More broadly, it is an important further step in securing Dubai’s reputation as the leading regional hub for commercial arbitration.
Parties wishing to subject their disputes to the UAE’s existing on-shore arbitration law will need to ensure that they specify the seat in their arbitration agreements.
On your marks, get set, go!
It is understood that the New Rules will apply to all DIAC arbitration cases commenced after their enactment by the Ruler. The default position will be that the rules in force at the time that a request for arbitration is filed will be the rules that will apply – unless the parties expressly elect otherwise. Some of the key changes include:
- When it comes to assessing claims at the outset of a case, where a party seeks the right of set-off the sums to be set-off shall be classified as a counterclaim for the purposes of calculating the advance on costs – previously a contentious subject between parties.
- The 2007 Rules require that the tribunal notify the parties of the date and venue for the preliminary meeting within 30 days from the date of transmission of the file to the tribunal. In contrast, the New Rules require only that the tribunal contact the parties within 30 days with a view to scheduling the date for the preliminary meeting. This gives the tribunal and parties greater flexibility to schedule the preliminary meeting at a mutually convenient time and place.
Come together, right now
The New Rules have also introduced measures to streamline arbitrations as well as offer the parties alternative means of resolving their dispute:
- The New Rules will cater to multiple-contract arbitrations. In particular, the New Rules afford the Executive Committee the power to constitute a tribunal on behalf of the parties in a multi-party arbitration where the parties are unable or unwilling to do so.
- Case consolidation (merging two or more separate arbitrations into a single arbitration, thus potentially saving time and costs) is also provided for under the New Rules, as is joinder of one or more additional parties to an existing arbitration, subject to satisfaction of certain stipulated requirements.
- The opportunity to refer a dispute to conciliation has been reinstated in the New Rules.
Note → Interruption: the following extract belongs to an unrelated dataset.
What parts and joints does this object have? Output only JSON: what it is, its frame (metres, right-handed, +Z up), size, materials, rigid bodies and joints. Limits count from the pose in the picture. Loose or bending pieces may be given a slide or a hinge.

- In a move that shadows steps taken by the ICC, the New Rules also include the power to sanction the legal representatives of the parties if their conduct is deemed unbefitting by the tribunal. Whether or not a tribunal has the authority to sanction a party’s counsel is open to debate. However, we expect any exercise of such power to be a rare occurrence.
Money, Money, Money
In a move to assist arbitrators, DIAC has provided clarity on its calculation of arbitrators’ fees. By default, these are to be shared on a 40:30:30 basis between the chair and two co-arbitrators, respectively. The recent implementation of VAT in the UAE has of course also been catered for in the Appendix on Costs to the New Rules.
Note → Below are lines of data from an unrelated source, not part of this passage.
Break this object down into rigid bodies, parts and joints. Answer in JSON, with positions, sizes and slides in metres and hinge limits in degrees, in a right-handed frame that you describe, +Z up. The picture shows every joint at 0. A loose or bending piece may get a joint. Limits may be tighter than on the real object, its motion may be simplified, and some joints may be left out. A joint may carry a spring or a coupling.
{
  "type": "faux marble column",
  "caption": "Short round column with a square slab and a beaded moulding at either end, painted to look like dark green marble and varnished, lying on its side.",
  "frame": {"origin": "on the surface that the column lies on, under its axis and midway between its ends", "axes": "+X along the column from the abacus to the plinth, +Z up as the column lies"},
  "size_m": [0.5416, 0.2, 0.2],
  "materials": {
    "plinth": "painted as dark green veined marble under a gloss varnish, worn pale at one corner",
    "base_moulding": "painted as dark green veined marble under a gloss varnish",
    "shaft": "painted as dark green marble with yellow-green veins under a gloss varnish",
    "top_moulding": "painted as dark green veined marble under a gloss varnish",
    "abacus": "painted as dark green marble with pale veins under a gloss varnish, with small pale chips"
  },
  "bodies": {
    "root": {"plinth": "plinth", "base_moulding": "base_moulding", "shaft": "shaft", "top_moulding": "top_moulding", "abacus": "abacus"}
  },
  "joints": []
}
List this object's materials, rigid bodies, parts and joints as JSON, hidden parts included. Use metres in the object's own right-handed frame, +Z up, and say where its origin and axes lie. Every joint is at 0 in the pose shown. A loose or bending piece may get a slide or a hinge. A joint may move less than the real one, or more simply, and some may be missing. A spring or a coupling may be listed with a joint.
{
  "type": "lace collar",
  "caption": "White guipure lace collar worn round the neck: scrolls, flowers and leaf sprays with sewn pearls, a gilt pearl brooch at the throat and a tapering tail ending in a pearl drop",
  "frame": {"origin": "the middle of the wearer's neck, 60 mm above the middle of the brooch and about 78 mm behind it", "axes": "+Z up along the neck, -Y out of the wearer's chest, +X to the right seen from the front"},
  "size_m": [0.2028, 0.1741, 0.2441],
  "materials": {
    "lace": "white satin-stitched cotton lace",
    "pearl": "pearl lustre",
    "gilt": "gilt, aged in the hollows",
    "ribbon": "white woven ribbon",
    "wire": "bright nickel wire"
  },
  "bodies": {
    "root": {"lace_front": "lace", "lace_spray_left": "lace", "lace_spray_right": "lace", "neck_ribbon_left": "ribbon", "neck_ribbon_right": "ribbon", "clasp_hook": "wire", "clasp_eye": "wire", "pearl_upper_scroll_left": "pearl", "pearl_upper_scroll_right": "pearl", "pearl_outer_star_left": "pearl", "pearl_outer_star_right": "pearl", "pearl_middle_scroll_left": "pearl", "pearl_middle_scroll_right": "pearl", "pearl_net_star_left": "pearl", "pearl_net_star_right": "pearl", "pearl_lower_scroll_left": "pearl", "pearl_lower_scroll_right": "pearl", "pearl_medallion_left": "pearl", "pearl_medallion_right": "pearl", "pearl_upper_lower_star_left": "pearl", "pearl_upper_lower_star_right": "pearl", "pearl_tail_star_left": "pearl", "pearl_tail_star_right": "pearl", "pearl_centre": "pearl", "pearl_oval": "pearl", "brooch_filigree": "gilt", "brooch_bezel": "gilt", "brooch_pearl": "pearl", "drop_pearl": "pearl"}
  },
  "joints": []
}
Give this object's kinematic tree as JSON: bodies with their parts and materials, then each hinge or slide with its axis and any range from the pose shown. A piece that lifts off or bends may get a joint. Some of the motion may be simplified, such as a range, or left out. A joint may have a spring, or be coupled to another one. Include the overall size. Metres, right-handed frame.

The scope for misinterpretation as to whether a tribunal may make an award of costs – a challenge previously raised in the Dubai courts – has also been removed in the drafting of the New Rules. These now grant the tribunal express authority to address and award costs incurred by the parties in the course of the proceedings.
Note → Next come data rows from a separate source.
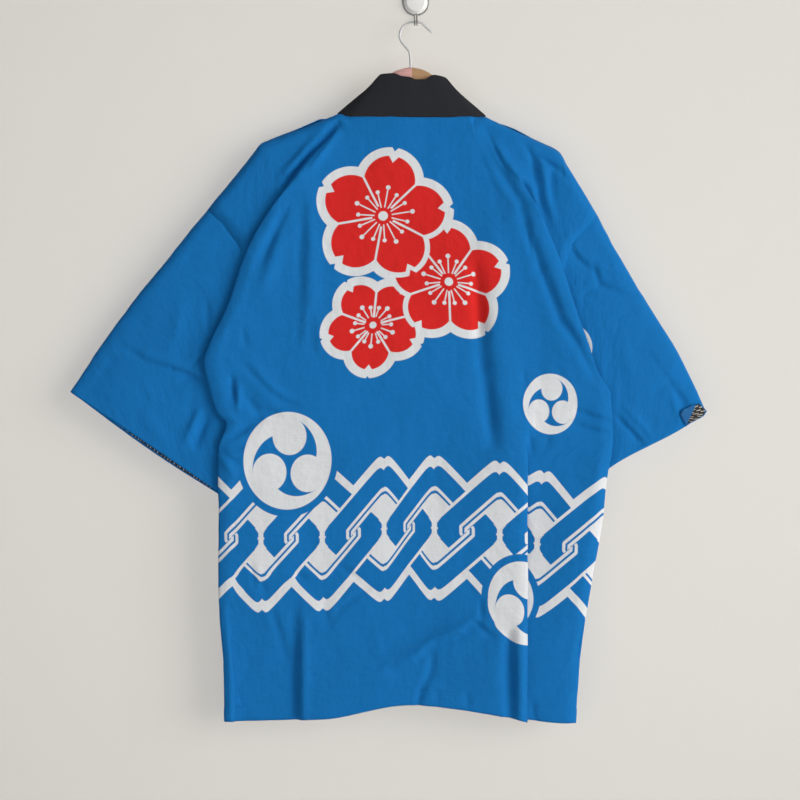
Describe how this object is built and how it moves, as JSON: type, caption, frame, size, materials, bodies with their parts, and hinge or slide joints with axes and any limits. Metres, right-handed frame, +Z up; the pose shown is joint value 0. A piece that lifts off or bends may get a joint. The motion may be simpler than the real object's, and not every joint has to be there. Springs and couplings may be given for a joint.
{
  "type": "kimono jacket on a hanger",
  "caption": "Straight-cut blue cotton kimono jacket with a black collar band, hung on a bowed hanger from a small wall hook, back outwards.",
  "frame": {"origin": "middle of the wall hook plate's back face, on the wall", "axes": "+Z up, +Y into the wall, +X to the right for someone who faces the wall and looks at the jacket's back"},
  "size_m": [0.8718, 0.0581, 1.0108],
  "materials": {
    "printed_cotton": "matt woven cotton, blue with a white print",
    "black_cotton": "matt woven cotton, black",
    "facing_print": "matt cotton, black and white print",
    "hanger_wood": "satin varnish, one half painted pink",
    "hook_wire": "bright plated wire",
    "white_plastic": "smooth white"
  },
  "bodies": {
    "root": {"back_panel": "printed_cotton", "front_left": "printed_cotton", "front_right": "printed_cotton", "sleeve_left": "printed_cotton", "sleeve_right": "printed_cotton", "collar_neck": "black_cotton", "collar_left": "black_cotton", "collar_right": "black_cotton", "cuff_facing_left": "facing_print", "cuff_facing_right": "facing_print", "hanger_bar": "hanger_wood", "hanger_hook": "hook_wire", "wall_plate": "white_plastic", "wall_wire": "hook_wire"}
  },
  "joints": []
}
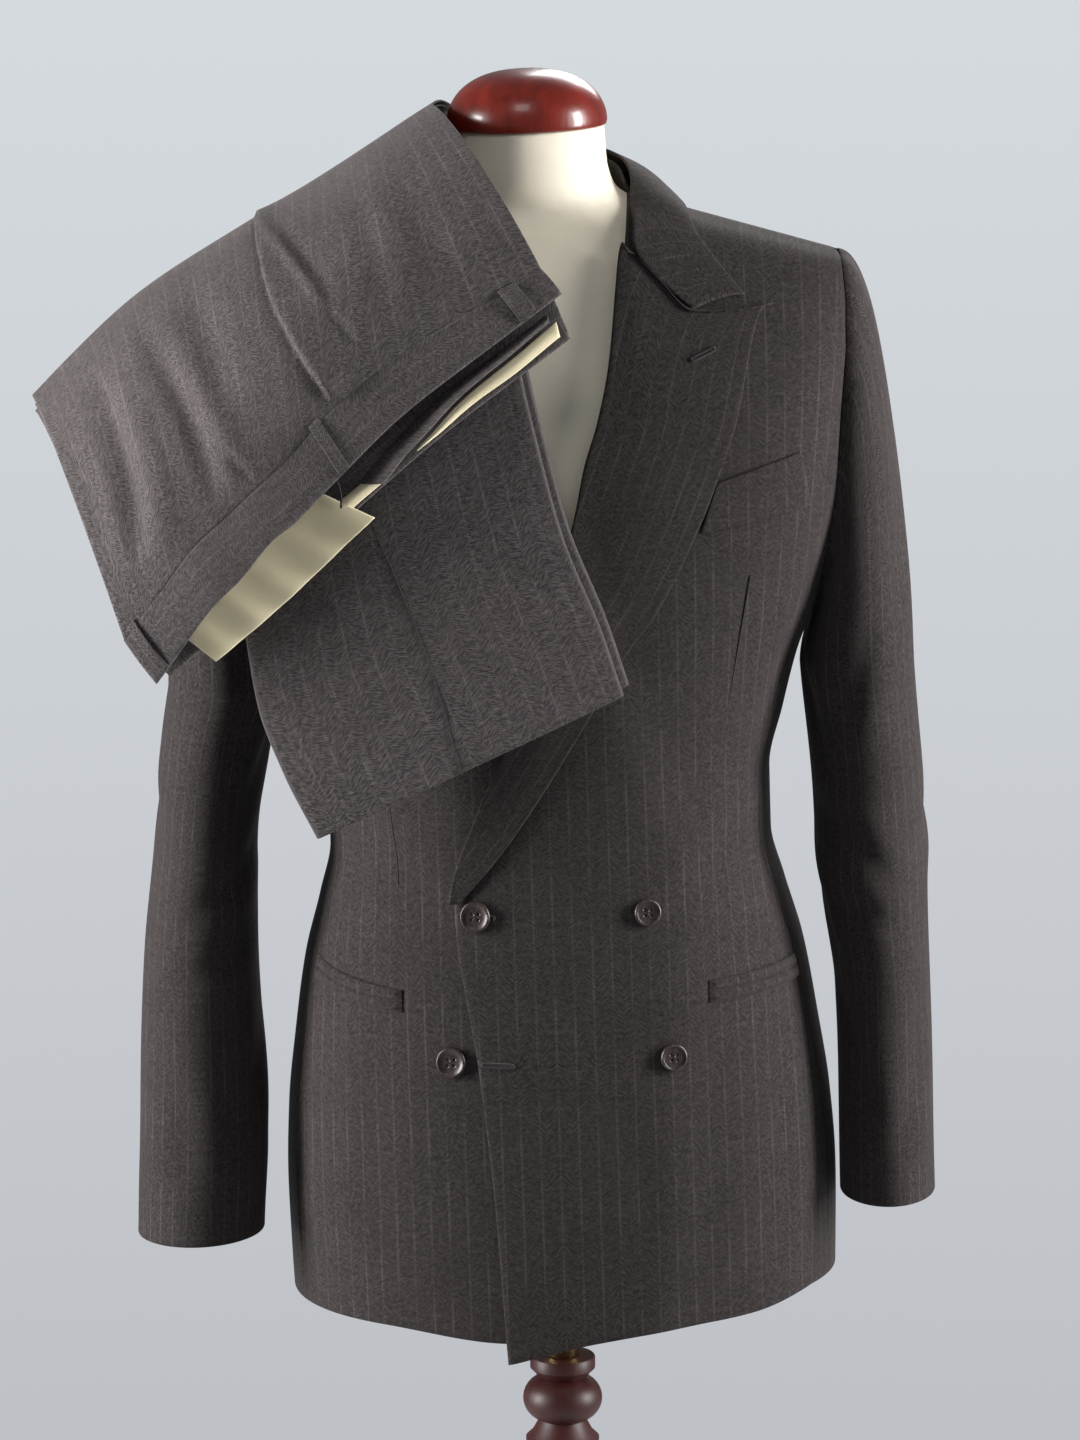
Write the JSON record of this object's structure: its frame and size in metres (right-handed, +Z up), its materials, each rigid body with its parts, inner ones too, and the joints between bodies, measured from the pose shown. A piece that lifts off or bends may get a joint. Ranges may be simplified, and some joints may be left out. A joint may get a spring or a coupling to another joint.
{
  "type": "double-breasted suit on a dress form with its stand",
  "caption": "Charcoal pinstriped double-breasted wool suit: the jacket on a limbless dress form with a turned stand, the pressed trousers slung over its right shoulder.",
  "frame": {"origin": "on the floor, at the centre of the stand's round foot, under the axis of its pole", "axes": "+Z up, -Y the side that the suit faces, +X the wearer's left"},
  "size_m": [0.5788, 0.397, 1.5375],
  "materials": {
    "suiting": "napped herringbone wool with a faint pale pinstripe",
    "trouser_cloth": "the same wool, seen along its stripe",
    "curtain": "plain woven cotton",
    "horn": "polished dark mottle",
    "form_cloth": "plain stretched cotton",
    "cap_wood": "red-brown lacquer",
    "stand_wood": "dark lacquer",
    "brass": "polished"
  },
  "bodies": {
    "root": {"breast_welt": "suiting", "collar_fall": "suiting", "collar_stand": "suiting", "hip_pocket_left": "suiting", "hip_pocket_right": "suiting", "jacket_back_left": "suiting", "jacket_back_right": "suiting", "jacket_front_left": "suiting", "jacket_front_right": "suiting", "jacket_side_left": "suiting", "jacket_side_right": "suiting", "lapel_left": "suiting", "lapel_right": "suiting", "sleeve_left": "suiting", "sleeve_right": "suiting", "trouser_leg_left": "trouser_cloth", "trouser_leg_right": "trouser_cloth", "trousers_inner_layers": "trouser_cloth", "trousers_near_side": "trouser_cloth", "waistband_far": "trouser_cloth", "waistband_near": "trouser_cloth", "waist_curtain": "curtain", "button_lower_left": "horn", "button_lower_right": "horn", "button_upper_left": "horn", "button_upper_right": "horn", "form_torso": "form_cloth", "neck_cap": "cap_wood", "stand_column": "stand_wood", "stand_rod": "brass"}
  },
  "joints": []
}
The Executive Committee has been granted wider powers. Under the New Rules it will be permitted to extend the time for rendering the final award on behalf of the parties, should this be necessary. Whilst there is no default time limit imposed by the DIFC Arbitration Law for the rendering of a final award, the Federal Civil Procedure Law (the CPL) stipulates a default of six months from the date of “the first arbitration session” which (to paraphrase) may be extended explicitly or implicitly by agreement or by law. Presumably, DIAC’s intention is that, by adopting the New Rules, parties are deemed to have agreed to an extension of time for rendering the award by the Executive Committee.
Signed, sealed, delivered
There will no longer be any need for arbitrators in DIAC arbitrations to travel to Dubai to sign an award in-country. DIAC awards shall be deemed to have been rendered in Dubai without the need for the tribunal physically to attend a signing within the jurisdiction. Previously this has been grounds for challenging enforcement of awards in the local courts (as opposed to the position under DIFC law, which does not require physical presence in the Emirate). Whether this provision of the New Rules will be sufficient to avoid or overcome such challenges remains to be seen.
Separately, following in the footsteps of the ICC, a process of ‘soft scrutiny’ will be implemented upon release of awards, to ensure that awards rendered under the New Rules are satisfactory.
You want it, you got it
DIAC has clearly given careful though to its users’ requirements and should be applauded for its efforts to meet them. For example, the New Rules also extend to providing a Shari’a compliant procedure and include an expedited procedure for cases involving claims of AED 2million or less. The New Rules also recognise the increasing use of third party funding in proceedings and include provisions that permit the tribunal to ask for disclosure of such arrangements from the parties in the proceedings.
DIAC also intends to publish, in redacted form, awards rendered pursuant to DIAC proceedings. The purpose of publication is to share knowledge within the legal community as to the decisions being made behind closed doors, whilst protecting the identity of the parties. The hope is that these decisions will be a useful roadmap for parties looking to arbitrate their disputes, potentially avoiding proceedings altogether.
In conclusion, it is anticipated that the New Rules will encourage businesses to continue both to turn to arbitration as their means of resolving disputes and, when doing so, to choose DIAC’s New Rules.